Ahora, todas las personas habían conocido el límite de su poder y la vacuidad de la prepotencia. Una gran lección si no fuese porque el poder del raciocinio y la visceralidad separa y conforma diferentes colectivos humanos. Entre éstos, aquéllos que, pese a toda la evidencia disponible, encuentran en la irracionalidad su principal fuente de dominación. Gente que manipula conceptos tan nobles como el de la libertad, olvidando que en un tejido social pacífico tu libertad termina allá donde se inicia el perímetro de la mía. Que la renuncia al cuidado de tu propia salud perjudica a ésta y amenaza a la de los demás. Que el derecho a vivir de ambos es básico porque cuando se agota no hay modo de recargarlo, mientras que el derecho a circular, consumir y divertirse es recuperable y susceptible de muy diversas intensidades.

El nuevo ánimo que te proporciona la expectativa de la vacuna tampoco te impide considerar que la rigidez de la naturaleza humana, incluso frente a ‘shocks’ compartidos como el de la pandemia, apenas ha conseguido conmover la insolidaridad que separa a los distintos países y pueblos. En unos, buenos recursos sanitarios y poderes científicos capaces de cazar al coronavirus rápidamente; en otros, hospitales inexistentes, médicos bajo mínimos y vacunas sólo a disposición del mejor postor. Cuando transcurra algún tiempo, surgirá una narrativa que querrá explicarlo y justificarlo. Una cadena de motivos que obviará el más esclarecedor: la todavía inexistente presencia de valores de justicia compartidos y aplicados universalmente. Una explicación incómoda para los propagadores de dogmas que, revestidos de apariencia científica, sostienen que la transformación en positivo del mundo que nos ha correspondido vivir corresponde al universo de la fabulación, de las quimeras ingenuas, del cándido buenismo. Así lo proclaman los apóstoles de los nuevos fanatismos, de las fes laicas inmovilistas.

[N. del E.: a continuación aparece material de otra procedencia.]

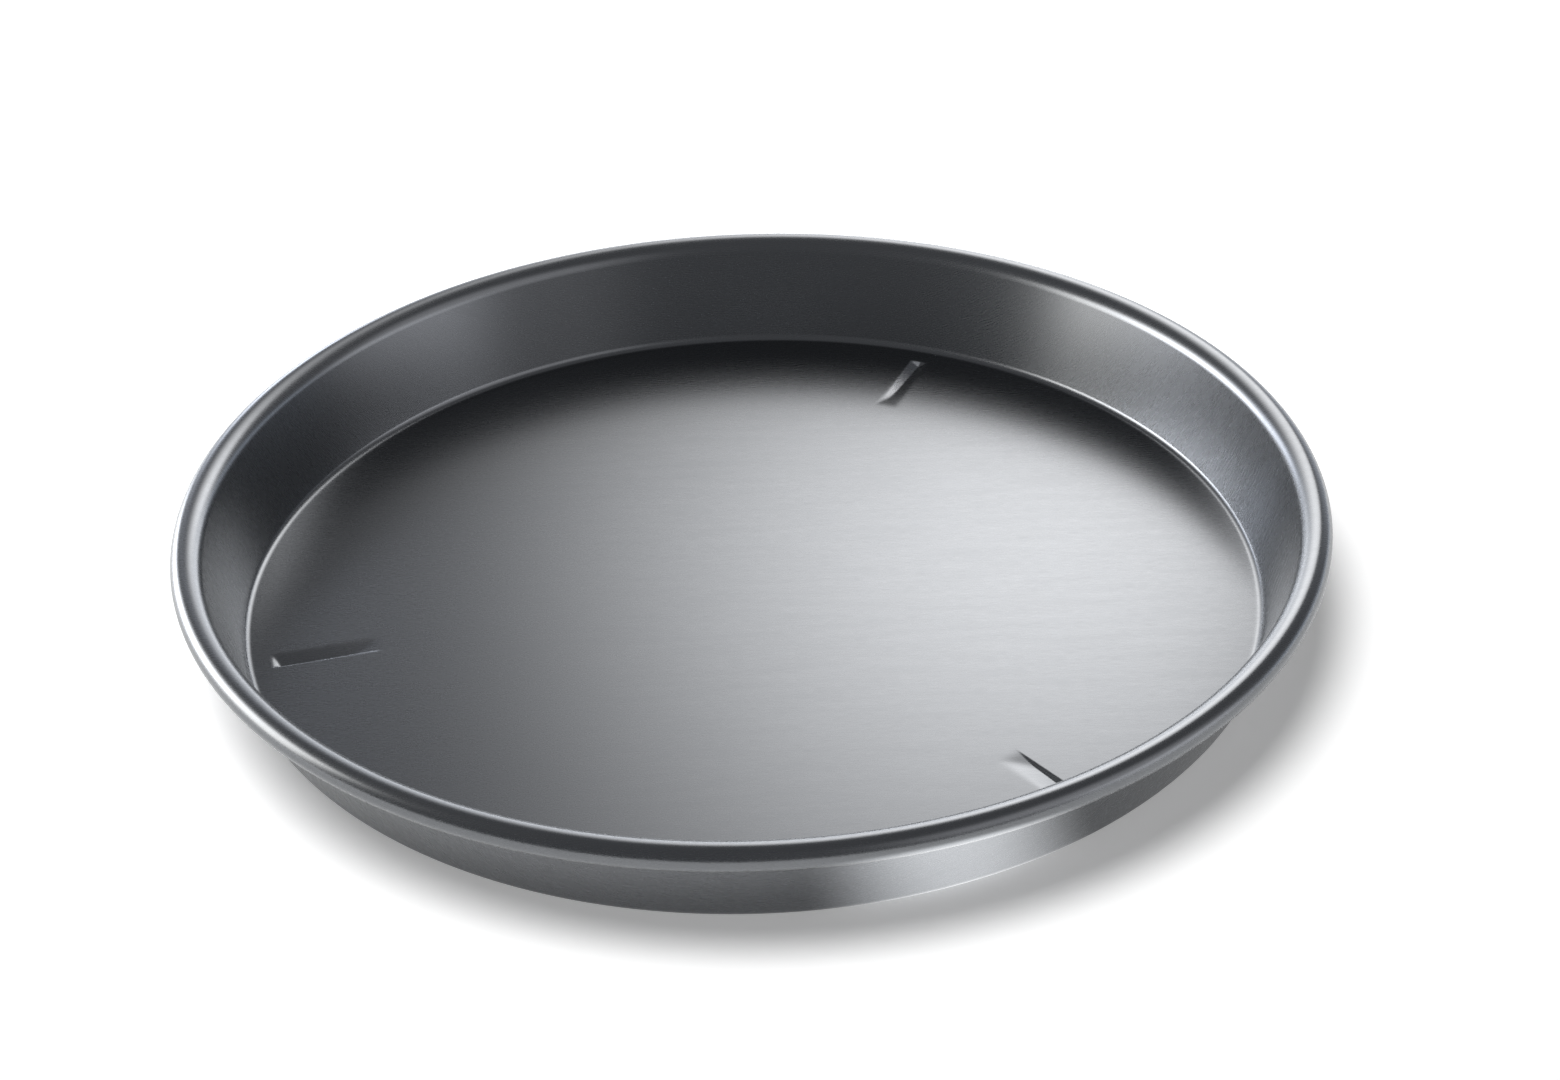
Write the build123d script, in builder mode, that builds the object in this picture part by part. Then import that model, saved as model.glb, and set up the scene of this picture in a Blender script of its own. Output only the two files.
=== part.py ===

La reflexión se interrumpe. Hoy es el día anunciado. El Museo de las Ciencias te descubre un extenso hangar plagado de ‘boxes’ de vacunación y de sillas para el tiempo de espera. El ritmo es rápido. La organización, impecable. Las enfermeras y administrativas que observas de cerca se manifiestan acogedoras, próximas. Arrobas de humanidad que neutralizan cualquier temor al inyectable. En un abrir y cerrar de ojos has terminado y ahora aguardas a que transcurran los quince minutos de observación. Caras relajadas. Charlas improvisadas. Desde este momento, en ti se están produciendo transformaciones fantásticas. No las sientes, pero están ahí, despertando de su modorra a las facultades curativas de tu cuerpo para darles un rápido curso de actualización.

Fuera, el estanque de la obra de Calatrava se encuentra especialmente animado, reflejando las sonrisas de quienes ya han abandonado el Museo de las Ciencias. Las familias se reencuentran. La brisa del mar os empuja y acerca. Sí, tienes ganado el derecho a degustar el sabor de la tranquilidad, pero también a sostener un pequeño deber: guardar, en la memoria y en la conciencia, la singularidad de una pandemia que, al resaltar nuestras carencias comunes, merece que actualicemos el obsoleto concepto de normalidad que conocíamos para reescribir la secuencia de valores civilizatorios que reclama este tiempo de profundas agitaciones. Lejos de los intransigentes vociferantes, cerca de los razonadores ecuánimes.